• [Short exercise]: Copy out the lines of the records below, and only those lines, from the one with "const bakedCrumb = new" through the one with "bread, lying on one of its cut faces.", exactly as they appear.

• [Provided records]:
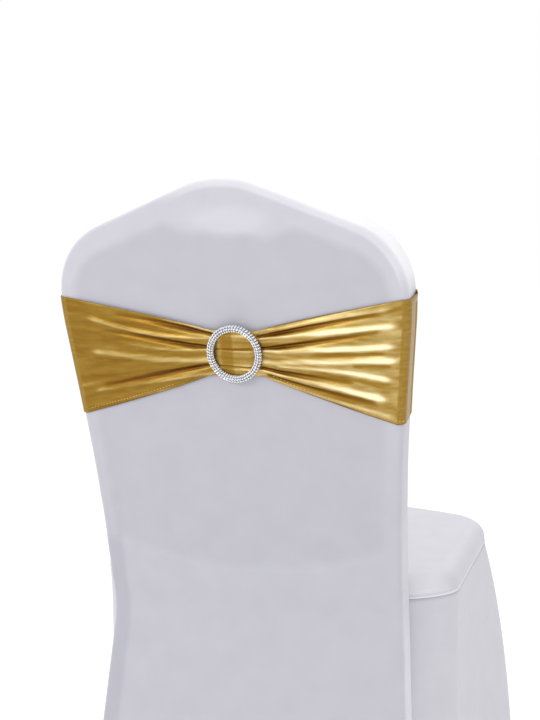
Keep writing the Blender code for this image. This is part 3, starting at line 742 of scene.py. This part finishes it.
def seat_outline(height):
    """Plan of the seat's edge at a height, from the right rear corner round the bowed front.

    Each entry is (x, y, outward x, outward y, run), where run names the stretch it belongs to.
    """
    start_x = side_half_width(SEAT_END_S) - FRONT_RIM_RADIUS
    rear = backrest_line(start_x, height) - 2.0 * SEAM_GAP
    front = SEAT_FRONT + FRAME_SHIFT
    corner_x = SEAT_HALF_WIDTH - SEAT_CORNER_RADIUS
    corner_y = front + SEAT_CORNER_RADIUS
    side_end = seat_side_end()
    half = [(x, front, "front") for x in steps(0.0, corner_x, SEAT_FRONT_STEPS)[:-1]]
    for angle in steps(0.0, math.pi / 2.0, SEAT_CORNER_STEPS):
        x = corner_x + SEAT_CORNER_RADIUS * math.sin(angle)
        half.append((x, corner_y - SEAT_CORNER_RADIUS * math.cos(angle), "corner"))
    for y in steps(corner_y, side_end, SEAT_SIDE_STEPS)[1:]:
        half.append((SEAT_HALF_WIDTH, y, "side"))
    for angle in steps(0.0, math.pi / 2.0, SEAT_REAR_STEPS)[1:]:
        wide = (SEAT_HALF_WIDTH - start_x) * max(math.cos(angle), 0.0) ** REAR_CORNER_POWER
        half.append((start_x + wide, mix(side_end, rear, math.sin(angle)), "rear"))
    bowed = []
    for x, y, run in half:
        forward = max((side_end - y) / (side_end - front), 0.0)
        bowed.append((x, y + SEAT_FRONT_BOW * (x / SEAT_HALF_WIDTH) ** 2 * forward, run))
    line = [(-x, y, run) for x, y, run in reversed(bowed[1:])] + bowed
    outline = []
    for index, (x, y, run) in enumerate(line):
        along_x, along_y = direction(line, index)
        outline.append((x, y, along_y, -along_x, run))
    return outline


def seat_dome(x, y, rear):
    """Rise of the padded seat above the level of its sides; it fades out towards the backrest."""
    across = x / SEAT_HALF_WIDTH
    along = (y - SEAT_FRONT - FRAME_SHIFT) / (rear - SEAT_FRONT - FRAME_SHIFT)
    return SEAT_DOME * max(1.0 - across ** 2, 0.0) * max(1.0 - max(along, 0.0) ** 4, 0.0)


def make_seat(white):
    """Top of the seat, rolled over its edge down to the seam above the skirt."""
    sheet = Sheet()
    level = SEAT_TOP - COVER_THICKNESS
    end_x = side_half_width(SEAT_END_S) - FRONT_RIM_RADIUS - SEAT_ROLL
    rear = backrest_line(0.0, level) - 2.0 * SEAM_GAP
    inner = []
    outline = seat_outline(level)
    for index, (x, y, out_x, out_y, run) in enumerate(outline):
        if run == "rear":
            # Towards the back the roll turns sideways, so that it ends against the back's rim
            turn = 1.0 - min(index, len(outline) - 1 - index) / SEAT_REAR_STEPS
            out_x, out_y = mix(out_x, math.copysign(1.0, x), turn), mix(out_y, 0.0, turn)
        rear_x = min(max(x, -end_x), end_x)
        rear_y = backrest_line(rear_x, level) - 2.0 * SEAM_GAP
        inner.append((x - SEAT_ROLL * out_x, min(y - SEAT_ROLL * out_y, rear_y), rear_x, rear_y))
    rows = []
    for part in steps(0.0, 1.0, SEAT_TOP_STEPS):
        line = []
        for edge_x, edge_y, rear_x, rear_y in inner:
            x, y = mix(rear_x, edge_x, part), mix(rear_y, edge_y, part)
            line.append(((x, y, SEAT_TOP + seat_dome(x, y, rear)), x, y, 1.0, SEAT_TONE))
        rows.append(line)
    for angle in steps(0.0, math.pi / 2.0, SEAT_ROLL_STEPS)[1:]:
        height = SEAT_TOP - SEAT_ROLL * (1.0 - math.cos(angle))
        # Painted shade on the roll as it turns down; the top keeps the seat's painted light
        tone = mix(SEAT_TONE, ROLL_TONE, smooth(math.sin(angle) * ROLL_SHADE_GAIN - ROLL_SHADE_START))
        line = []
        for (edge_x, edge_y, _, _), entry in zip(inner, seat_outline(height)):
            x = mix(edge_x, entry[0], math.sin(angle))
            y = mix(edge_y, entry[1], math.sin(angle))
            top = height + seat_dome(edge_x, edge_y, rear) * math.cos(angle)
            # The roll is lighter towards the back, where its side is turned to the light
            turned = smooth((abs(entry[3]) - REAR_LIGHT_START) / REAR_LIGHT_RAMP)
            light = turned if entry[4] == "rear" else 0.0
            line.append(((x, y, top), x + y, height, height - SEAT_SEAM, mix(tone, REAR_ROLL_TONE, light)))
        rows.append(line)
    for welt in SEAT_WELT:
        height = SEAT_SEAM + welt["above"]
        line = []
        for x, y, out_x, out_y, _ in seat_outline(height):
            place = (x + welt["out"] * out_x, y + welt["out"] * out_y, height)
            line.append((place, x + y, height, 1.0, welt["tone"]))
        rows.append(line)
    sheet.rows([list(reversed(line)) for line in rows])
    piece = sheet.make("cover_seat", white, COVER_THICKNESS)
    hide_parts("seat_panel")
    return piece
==
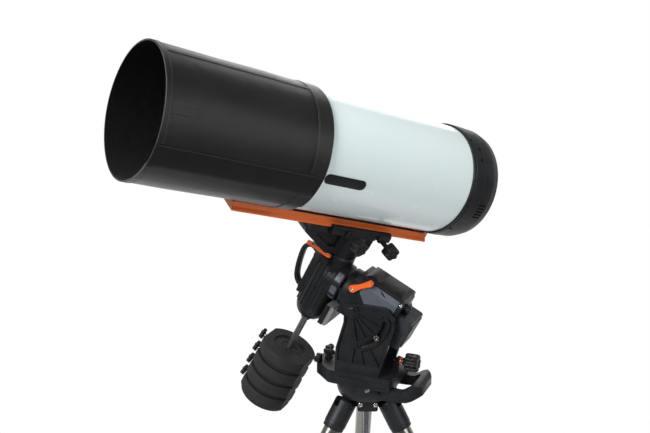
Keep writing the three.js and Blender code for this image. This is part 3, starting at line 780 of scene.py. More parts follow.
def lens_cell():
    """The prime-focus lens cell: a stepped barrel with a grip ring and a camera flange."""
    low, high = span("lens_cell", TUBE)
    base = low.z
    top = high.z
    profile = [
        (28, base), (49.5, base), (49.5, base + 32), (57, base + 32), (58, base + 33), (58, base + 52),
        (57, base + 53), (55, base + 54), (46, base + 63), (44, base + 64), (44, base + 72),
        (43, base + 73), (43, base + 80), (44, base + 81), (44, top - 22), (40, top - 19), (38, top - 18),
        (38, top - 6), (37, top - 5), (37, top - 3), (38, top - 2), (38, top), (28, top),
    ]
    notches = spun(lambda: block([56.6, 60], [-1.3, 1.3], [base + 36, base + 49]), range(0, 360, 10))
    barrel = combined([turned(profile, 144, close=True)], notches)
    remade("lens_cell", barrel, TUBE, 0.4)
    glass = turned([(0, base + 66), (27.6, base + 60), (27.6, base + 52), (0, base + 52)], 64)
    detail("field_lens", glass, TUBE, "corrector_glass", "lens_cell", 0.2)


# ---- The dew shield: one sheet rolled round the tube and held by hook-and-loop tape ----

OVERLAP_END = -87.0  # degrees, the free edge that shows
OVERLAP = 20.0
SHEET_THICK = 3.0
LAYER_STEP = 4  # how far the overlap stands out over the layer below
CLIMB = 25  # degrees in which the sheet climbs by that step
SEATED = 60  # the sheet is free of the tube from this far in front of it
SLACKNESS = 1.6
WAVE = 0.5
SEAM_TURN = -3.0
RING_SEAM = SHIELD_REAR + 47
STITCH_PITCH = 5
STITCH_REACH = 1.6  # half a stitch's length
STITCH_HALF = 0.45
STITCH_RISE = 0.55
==
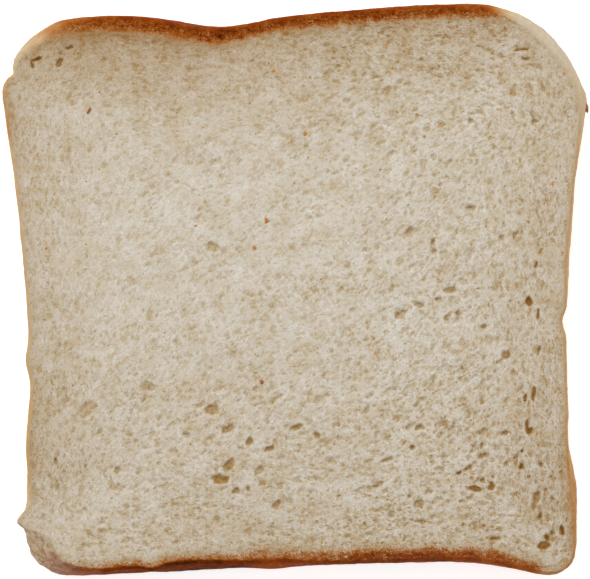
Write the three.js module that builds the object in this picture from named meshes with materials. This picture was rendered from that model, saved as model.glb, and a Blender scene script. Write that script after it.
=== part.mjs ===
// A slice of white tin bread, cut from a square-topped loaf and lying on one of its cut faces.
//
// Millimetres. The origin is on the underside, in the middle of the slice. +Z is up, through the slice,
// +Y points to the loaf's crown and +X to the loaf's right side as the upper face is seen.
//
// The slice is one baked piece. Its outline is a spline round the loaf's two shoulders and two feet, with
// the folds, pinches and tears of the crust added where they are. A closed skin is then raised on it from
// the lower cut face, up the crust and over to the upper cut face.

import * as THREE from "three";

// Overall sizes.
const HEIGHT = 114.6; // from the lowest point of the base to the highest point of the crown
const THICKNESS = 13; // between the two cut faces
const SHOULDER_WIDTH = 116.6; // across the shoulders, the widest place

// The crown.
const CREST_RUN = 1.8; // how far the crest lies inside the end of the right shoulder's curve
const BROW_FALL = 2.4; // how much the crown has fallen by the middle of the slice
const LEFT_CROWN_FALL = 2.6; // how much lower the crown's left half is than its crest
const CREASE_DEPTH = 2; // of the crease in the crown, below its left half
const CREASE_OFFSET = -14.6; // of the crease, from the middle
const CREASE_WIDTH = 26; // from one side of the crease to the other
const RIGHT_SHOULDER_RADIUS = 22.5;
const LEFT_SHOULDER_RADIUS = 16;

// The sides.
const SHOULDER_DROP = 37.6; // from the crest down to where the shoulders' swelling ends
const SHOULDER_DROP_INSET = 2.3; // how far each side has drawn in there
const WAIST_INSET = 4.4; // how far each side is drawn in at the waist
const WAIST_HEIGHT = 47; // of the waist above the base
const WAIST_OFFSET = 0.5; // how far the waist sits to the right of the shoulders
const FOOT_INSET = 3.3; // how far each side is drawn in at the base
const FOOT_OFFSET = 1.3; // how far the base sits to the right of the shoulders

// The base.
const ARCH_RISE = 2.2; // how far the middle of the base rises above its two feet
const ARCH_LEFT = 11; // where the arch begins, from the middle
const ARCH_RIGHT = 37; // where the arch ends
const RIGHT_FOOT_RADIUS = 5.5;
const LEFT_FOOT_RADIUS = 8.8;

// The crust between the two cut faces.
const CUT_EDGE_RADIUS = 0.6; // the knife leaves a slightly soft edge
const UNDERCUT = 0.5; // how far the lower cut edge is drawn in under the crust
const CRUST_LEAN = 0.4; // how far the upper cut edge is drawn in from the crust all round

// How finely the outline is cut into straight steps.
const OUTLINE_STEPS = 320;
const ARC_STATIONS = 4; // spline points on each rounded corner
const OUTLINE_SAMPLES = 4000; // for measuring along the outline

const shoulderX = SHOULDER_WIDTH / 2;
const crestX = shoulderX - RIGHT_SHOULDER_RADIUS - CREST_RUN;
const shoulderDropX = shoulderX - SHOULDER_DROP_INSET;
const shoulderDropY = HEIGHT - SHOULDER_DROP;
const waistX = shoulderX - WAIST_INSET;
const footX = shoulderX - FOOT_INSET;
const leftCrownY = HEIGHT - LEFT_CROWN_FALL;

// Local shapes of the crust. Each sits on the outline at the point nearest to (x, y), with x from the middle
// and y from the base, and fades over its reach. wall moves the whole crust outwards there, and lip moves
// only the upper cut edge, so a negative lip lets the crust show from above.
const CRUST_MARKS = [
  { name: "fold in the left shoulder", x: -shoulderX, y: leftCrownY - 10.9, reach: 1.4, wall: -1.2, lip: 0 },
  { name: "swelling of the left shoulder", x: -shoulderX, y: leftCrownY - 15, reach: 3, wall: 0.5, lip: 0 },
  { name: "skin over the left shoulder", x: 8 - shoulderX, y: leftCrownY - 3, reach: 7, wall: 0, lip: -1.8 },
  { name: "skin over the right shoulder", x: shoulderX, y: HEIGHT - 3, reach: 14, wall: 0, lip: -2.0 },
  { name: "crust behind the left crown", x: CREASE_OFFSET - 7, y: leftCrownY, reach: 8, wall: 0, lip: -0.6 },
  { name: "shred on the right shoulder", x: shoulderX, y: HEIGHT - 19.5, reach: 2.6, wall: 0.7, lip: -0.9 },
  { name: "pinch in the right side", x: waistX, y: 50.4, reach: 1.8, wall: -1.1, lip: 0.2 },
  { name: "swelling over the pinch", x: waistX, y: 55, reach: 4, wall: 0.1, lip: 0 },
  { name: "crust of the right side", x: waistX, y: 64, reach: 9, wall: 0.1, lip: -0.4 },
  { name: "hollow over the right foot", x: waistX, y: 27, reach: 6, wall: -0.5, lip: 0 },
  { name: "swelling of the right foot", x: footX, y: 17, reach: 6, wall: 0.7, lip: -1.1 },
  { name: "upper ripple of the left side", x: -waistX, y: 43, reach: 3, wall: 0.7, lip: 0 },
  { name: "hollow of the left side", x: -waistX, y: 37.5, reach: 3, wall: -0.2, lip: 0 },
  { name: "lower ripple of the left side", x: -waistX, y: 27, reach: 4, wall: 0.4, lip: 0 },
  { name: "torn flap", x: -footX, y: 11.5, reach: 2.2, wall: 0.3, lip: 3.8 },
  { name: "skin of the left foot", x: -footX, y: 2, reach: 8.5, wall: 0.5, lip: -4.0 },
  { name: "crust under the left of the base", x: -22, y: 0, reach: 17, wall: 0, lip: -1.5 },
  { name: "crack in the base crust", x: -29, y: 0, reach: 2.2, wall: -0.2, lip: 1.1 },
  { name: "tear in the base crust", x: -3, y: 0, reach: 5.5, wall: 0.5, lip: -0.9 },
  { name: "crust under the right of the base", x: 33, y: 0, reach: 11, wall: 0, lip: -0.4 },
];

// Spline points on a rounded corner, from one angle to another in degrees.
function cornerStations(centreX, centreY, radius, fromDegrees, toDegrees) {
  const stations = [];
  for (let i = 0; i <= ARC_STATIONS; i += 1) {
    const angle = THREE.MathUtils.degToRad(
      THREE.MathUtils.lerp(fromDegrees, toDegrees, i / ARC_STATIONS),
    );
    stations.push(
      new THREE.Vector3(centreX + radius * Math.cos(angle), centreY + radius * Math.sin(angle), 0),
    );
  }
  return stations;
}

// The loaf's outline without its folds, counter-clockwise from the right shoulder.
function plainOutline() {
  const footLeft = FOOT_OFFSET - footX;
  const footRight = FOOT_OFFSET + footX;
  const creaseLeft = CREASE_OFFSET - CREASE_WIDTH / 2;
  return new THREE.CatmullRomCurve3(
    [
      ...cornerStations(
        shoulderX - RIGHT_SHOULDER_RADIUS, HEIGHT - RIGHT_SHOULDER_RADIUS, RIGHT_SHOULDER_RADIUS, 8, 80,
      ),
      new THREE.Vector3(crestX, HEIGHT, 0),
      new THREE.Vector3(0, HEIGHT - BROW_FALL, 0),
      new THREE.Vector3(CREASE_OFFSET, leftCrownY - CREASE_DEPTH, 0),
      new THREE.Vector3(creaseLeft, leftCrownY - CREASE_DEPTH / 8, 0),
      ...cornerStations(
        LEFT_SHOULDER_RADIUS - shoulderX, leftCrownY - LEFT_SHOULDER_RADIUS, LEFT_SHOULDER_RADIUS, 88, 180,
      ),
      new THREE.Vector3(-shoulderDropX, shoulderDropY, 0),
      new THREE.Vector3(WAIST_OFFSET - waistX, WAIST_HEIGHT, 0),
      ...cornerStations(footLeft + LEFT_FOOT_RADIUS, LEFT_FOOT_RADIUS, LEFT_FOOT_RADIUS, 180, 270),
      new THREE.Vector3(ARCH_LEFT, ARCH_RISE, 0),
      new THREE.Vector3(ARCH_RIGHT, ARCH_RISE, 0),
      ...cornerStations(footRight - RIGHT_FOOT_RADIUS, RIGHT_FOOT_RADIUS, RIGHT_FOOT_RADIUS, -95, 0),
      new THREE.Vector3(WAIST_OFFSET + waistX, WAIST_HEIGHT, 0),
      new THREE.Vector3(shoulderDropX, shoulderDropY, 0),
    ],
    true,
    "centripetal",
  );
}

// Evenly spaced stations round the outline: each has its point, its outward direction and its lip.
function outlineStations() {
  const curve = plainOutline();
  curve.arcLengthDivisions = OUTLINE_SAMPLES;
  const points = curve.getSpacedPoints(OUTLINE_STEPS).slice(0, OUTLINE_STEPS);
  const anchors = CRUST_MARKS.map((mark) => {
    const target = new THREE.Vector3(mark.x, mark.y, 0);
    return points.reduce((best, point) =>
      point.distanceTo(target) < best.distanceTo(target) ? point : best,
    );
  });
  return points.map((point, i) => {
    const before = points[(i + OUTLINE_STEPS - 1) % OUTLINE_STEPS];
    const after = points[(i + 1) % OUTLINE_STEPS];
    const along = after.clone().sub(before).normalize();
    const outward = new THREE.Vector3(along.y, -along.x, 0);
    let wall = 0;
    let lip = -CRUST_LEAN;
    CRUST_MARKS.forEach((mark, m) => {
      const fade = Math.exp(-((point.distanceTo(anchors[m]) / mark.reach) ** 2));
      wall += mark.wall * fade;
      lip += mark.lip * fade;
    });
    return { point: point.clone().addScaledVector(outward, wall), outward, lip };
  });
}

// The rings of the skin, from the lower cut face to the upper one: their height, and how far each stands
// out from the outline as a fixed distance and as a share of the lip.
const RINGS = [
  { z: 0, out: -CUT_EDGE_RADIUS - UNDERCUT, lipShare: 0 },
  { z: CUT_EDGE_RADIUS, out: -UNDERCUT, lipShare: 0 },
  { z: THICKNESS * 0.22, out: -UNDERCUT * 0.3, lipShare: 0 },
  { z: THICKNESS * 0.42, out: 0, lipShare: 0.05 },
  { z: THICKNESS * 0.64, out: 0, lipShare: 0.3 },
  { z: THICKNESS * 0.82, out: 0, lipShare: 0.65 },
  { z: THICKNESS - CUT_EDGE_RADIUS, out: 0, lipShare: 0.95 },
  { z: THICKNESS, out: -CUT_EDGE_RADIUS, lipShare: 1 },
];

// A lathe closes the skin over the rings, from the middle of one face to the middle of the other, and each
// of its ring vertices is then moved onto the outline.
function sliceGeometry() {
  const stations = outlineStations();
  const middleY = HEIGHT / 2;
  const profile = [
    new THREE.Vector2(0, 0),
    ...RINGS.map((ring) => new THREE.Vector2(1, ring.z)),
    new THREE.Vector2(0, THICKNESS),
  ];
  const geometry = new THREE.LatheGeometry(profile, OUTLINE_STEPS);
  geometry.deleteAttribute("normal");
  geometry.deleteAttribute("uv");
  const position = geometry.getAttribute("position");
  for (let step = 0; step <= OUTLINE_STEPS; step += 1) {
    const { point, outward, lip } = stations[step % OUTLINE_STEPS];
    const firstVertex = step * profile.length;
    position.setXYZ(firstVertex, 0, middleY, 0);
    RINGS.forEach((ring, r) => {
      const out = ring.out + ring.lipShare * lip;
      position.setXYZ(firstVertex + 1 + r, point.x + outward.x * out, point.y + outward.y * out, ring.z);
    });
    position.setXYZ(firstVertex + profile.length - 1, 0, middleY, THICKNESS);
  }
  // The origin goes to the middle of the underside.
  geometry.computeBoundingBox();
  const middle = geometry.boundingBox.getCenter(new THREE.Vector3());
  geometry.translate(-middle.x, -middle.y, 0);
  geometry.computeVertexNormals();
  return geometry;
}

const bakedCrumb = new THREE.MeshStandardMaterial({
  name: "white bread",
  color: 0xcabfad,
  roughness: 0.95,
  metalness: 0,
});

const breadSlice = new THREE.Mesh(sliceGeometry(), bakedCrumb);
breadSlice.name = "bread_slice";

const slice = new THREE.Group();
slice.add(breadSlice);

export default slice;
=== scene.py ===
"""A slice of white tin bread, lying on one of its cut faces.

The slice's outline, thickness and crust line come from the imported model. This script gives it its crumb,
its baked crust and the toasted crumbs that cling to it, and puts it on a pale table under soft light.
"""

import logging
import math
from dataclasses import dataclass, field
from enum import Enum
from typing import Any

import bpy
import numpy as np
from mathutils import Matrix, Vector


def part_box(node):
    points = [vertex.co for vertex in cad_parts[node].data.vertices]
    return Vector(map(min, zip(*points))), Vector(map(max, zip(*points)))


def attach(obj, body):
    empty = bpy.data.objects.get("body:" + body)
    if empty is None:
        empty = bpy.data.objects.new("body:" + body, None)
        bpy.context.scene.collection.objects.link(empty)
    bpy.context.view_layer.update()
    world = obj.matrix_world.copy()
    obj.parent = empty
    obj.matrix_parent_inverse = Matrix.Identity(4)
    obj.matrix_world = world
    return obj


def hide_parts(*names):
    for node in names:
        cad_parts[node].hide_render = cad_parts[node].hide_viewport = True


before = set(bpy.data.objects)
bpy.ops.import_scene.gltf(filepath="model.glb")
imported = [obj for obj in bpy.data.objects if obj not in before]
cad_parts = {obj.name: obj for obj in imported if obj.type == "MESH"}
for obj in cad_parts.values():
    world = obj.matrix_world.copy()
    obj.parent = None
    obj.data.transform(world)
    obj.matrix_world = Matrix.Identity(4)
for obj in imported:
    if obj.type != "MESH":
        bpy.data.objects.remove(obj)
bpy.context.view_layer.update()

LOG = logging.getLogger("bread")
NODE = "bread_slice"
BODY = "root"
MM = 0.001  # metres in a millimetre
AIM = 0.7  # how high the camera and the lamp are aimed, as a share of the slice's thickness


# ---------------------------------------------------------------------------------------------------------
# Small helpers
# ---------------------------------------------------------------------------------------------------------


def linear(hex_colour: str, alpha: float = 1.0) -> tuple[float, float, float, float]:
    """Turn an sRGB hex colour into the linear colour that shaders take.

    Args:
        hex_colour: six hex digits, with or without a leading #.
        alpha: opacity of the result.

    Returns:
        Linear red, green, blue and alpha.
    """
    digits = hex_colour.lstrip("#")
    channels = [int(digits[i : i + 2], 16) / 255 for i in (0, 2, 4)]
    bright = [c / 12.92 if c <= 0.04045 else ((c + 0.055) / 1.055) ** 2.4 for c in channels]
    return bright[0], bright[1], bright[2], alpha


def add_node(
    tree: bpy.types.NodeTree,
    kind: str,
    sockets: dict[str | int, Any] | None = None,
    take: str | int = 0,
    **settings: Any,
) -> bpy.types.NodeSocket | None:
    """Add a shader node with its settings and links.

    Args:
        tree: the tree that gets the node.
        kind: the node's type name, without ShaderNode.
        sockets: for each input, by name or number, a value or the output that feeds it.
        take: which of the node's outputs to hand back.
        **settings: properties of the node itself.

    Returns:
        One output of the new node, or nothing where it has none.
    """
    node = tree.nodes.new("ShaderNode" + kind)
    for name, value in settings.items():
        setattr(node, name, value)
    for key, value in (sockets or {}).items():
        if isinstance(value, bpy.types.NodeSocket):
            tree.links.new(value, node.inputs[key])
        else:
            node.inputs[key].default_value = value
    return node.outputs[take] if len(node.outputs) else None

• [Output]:
const bakedCrumb = new THREE.MeshStandardMaterial({
  name: "white bread",
  color: 0xcabfad,
  roughness: 0.95,
  metalness: 0,
});

const breadSlice = new THREE.Mesh(sliceGeometry(), bakedCrumb);
breadSlice.name = "bread_slice";

const slice = new THREE.Group();
slice.add(breadSlice);

export default slice;
=== scene.py ===
"""A slice of white tin bread, lying on one of its cut faces.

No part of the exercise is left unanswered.